▸ **Records with modeling code**:
■ ■ ■ ■ ■
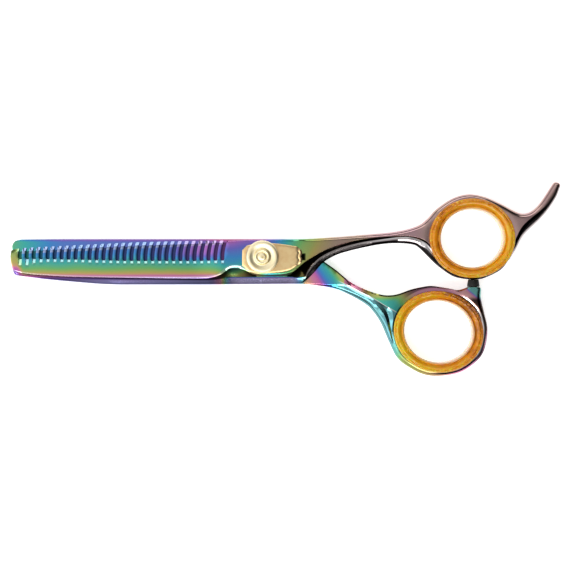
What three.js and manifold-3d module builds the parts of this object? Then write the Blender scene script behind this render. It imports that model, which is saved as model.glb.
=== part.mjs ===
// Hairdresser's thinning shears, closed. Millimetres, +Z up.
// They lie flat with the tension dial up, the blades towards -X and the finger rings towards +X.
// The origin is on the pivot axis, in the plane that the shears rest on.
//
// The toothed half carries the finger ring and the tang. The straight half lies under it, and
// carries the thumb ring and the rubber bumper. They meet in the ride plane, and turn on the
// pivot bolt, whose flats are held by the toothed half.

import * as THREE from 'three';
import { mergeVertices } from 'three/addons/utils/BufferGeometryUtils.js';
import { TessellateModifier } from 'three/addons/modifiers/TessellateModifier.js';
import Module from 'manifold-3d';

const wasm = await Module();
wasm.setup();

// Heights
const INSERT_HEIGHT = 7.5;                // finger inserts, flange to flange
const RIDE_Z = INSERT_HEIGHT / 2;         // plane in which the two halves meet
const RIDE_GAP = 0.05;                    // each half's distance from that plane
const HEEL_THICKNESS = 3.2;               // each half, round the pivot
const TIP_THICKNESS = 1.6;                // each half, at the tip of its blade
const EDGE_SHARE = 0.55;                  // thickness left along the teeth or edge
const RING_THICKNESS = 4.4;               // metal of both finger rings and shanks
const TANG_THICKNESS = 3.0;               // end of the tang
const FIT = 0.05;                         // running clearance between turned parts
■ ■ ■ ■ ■
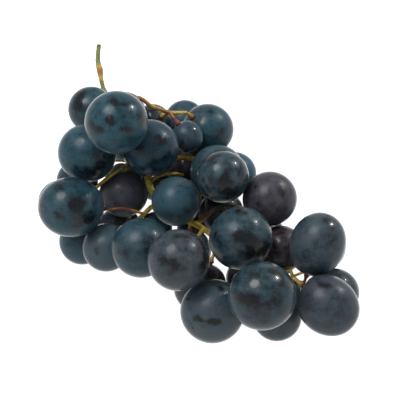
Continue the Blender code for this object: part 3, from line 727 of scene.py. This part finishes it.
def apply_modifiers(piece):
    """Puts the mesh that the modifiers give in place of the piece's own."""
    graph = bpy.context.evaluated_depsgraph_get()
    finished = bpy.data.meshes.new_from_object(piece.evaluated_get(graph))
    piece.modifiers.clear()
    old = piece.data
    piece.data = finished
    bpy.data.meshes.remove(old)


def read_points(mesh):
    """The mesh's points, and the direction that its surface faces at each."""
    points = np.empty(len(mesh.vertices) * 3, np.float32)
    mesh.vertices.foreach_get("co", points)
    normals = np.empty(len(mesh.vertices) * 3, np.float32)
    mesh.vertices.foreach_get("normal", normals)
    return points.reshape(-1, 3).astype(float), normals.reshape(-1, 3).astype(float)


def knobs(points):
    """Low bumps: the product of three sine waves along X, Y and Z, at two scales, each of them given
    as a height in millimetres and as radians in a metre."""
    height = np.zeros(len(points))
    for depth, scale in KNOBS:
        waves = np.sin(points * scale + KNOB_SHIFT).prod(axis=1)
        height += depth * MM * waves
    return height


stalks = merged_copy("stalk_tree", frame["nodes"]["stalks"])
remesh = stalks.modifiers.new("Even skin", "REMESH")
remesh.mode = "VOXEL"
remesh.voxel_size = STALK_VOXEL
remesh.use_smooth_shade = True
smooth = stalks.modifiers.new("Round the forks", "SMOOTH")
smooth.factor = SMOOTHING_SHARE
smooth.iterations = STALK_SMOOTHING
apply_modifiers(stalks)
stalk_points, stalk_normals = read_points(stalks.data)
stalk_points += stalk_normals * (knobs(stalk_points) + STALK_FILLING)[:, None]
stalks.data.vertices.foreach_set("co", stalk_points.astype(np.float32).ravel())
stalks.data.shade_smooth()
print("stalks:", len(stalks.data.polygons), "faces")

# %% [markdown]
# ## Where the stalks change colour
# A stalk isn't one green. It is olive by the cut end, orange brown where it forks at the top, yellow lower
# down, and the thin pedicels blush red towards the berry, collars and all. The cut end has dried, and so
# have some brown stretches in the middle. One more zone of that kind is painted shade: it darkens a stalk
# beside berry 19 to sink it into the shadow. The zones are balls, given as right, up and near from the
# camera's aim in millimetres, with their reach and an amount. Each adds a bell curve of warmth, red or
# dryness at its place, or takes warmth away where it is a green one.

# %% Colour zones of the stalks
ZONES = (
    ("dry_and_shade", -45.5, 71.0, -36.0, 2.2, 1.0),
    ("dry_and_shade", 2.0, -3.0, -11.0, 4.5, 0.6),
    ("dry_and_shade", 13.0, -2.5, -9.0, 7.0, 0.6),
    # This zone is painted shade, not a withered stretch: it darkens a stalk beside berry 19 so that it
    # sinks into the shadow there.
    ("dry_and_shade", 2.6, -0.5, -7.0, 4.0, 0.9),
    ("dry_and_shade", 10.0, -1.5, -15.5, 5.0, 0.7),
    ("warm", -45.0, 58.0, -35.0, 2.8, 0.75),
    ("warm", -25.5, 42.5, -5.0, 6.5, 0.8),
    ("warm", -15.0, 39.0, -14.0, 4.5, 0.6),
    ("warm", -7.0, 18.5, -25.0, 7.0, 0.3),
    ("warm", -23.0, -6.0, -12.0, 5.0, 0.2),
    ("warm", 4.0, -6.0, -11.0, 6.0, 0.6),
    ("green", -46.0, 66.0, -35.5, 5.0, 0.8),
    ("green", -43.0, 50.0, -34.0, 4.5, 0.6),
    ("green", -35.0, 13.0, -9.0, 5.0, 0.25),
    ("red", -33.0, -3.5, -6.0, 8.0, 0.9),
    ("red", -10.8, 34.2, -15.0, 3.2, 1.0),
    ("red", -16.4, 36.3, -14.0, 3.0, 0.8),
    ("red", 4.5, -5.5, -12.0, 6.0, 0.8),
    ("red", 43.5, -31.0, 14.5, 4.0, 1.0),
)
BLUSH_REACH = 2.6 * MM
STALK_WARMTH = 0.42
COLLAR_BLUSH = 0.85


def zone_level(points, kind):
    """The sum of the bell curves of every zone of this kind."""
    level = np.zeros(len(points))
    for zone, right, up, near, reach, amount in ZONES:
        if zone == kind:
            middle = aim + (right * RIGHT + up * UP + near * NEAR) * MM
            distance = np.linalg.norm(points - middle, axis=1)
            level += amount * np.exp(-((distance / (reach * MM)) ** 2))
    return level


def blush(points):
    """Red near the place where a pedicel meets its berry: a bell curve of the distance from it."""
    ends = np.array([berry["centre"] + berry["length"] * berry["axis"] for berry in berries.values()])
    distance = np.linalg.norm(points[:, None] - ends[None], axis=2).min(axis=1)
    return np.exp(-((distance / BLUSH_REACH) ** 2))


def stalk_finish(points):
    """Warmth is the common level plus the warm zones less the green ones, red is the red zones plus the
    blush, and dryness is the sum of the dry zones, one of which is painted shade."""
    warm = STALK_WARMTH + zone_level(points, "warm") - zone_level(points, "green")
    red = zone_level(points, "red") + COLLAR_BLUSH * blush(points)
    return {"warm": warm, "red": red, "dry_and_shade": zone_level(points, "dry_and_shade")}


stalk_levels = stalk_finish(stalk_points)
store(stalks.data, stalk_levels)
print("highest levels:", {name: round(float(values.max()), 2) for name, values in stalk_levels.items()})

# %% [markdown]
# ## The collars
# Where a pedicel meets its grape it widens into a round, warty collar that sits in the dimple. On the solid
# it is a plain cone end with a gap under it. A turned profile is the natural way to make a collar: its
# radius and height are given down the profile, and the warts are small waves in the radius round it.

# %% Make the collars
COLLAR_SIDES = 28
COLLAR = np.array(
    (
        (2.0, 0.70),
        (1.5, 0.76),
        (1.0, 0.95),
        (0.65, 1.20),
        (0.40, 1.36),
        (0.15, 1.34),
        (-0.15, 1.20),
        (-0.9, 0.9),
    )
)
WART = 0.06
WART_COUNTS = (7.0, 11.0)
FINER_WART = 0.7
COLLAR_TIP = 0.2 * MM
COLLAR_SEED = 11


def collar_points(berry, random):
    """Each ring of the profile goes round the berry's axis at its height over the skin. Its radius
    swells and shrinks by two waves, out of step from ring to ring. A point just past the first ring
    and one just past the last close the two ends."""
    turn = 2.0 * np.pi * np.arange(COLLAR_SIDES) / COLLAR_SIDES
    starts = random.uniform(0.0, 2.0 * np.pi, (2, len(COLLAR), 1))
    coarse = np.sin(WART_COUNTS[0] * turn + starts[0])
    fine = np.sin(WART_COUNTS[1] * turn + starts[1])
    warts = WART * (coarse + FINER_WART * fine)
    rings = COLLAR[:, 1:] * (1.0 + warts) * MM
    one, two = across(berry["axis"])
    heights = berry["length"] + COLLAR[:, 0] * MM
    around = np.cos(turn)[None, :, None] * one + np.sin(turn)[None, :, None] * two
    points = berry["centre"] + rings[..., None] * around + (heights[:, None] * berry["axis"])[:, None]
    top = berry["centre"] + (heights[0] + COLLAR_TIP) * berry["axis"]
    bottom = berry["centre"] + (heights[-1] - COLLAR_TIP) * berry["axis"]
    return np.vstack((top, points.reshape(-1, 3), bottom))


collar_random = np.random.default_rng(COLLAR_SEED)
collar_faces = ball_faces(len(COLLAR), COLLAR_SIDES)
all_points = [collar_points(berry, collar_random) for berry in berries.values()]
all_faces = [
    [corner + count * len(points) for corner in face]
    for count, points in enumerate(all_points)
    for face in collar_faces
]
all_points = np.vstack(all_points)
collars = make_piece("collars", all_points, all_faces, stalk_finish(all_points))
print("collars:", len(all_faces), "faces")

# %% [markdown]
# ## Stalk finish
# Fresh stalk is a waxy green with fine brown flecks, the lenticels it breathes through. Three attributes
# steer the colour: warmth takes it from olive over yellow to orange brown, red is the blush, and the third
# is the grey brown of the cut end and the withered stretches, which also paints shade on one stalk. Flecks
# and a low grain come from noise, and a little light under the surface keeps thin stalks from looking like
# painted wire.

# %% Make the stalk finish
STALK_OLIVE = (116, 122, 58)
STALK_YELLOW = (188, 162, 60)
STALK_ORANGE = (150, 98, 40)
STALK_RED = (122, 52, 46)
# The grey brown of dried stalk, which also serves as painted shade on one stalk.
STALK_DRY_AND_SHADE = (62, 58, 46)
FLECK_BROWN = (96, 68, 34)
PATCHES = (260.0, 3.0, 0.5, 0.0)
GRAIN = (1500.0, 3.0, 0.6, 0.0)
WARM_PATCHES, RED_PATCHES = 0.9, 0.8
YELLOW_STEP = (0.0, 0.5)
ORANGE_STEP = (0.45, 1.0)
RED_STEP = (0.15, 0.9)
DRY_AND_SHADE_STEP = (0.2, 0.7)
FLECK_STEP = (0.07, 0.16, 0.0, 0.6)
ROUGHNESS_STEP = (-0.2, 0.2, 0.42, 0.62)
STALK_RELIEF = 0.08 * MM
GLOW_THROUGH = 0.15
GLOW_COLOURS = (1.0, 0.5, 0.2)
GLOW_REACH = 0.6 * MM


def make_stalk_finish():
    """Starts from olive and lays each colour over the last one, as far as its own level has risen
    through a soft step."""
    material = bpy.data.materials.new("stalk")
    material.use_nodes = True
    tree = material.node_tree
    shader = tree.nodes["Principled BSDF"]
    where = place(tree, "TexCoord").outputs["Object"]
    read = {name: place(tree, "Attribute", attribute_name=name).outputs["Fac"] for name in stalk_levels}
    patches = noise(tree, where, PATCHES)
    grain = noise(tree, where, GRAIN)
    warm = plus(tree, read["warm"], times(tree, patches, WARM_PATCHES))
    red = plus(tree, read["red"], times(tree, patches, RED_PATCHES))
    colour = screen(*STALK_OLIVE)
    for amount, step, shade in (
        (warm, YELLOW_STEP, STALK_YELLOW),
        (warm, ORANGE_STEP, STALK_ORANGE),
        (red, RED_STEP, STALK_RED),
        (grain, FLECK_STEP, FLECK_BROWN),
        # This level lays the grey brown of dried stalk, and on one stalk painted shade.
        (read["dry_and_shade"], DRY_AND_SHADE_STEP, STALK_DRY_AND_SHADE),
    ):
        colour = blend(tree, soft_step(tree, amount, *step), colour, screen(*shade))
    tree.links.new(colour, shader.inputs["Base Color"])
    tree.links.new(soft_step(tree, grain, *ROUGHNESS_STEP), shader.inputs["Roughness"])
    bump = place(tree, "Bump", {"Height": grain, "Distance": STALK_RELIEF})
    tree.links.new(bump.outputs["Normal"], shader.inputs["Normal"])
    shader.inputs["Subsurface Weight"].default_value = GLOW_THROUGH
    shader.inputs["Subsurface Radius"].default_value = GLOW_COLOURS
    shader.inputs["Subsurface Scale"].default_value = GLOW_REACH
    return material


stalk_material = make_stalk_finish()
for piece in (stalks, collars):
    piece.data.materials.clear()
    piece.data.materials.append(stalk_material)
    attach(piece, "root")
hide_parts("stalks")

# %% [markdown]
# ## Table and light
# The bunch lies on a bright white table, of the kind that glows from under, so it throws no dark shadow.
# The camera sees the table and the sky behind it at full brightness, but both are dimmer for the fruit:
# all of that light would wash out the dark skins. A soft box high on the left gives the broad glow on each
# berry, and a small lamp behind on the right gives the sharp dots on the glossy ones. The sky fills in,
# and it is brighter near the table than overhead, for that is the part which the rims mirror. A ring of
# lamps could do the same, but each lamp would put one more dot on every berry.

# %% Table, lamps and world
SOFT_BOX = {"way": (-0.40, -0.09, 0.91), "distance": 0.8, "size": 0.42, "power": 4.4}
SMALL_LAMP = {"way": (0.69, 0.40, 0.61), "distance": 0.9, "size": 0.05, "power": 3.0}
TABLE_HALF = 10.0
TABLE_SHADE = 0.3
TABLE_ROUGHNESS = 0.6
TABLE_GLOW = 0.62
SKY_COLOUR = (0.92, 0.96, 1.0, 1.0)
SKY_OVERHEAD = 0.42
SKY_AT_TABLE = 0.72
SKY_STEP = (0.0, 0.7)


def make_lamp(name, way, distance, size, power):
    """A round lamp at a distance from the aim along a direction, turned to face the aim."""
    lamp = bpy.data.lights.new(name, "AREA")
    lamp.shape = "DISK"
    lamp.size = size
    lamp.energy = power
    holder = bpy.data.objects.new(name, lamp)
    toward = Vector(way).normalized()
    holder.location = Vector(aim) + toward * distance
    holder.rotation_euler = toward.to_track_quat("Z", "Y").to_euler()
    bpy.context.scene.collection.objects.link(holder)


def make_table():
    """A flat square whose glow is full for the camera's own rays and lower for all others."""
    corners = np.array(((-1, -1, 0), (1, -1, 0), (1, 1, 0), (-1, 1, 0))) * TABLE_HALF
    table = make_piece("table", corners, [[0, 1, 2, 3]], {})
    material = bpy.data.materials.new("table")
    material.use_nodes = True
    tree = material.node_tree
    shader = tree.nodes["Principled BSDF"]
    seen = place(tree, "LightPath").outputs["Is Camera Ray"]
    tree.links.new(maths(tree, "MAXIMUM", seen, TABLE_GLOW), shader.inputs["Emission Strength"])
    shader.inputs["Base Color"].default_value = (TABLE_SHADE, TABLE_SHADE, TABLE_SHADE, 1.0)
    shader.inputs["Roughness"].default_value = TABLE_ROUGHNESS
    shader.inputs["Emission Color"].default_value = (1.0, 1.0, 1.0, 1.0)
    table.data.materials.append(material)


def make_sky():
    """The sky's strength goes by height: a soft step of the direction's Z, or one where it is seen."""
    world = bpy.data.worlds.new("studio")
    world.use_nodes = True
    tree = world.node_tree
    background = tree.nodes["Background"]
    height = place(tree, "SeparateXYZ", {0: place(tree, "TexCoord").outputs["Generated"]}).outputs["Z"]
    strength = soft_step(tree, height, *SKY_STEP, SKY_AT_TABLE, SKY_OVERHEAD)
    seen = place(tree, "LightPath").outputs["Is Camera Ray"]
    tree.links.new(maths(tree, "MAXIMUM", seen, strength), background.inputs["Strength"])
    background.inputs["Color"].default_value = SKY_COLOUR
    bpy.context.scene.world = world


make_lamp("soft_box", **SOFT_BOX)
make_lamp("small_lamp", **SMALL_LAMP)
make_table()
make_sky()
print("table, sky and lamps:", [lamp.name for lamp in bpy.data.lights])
■ ■ ■ ■ ■
List the lines that contain the word "Blender".

▸ **Result of the exercise**:
What three.js and manifold-3d module builds the parts of this object? Then write the Blender scene script behind this render. It imports that model, which is saved as model.glb.
Continue the Blender code for this object: part 3, from line 727 of scene.py. This part finishes it.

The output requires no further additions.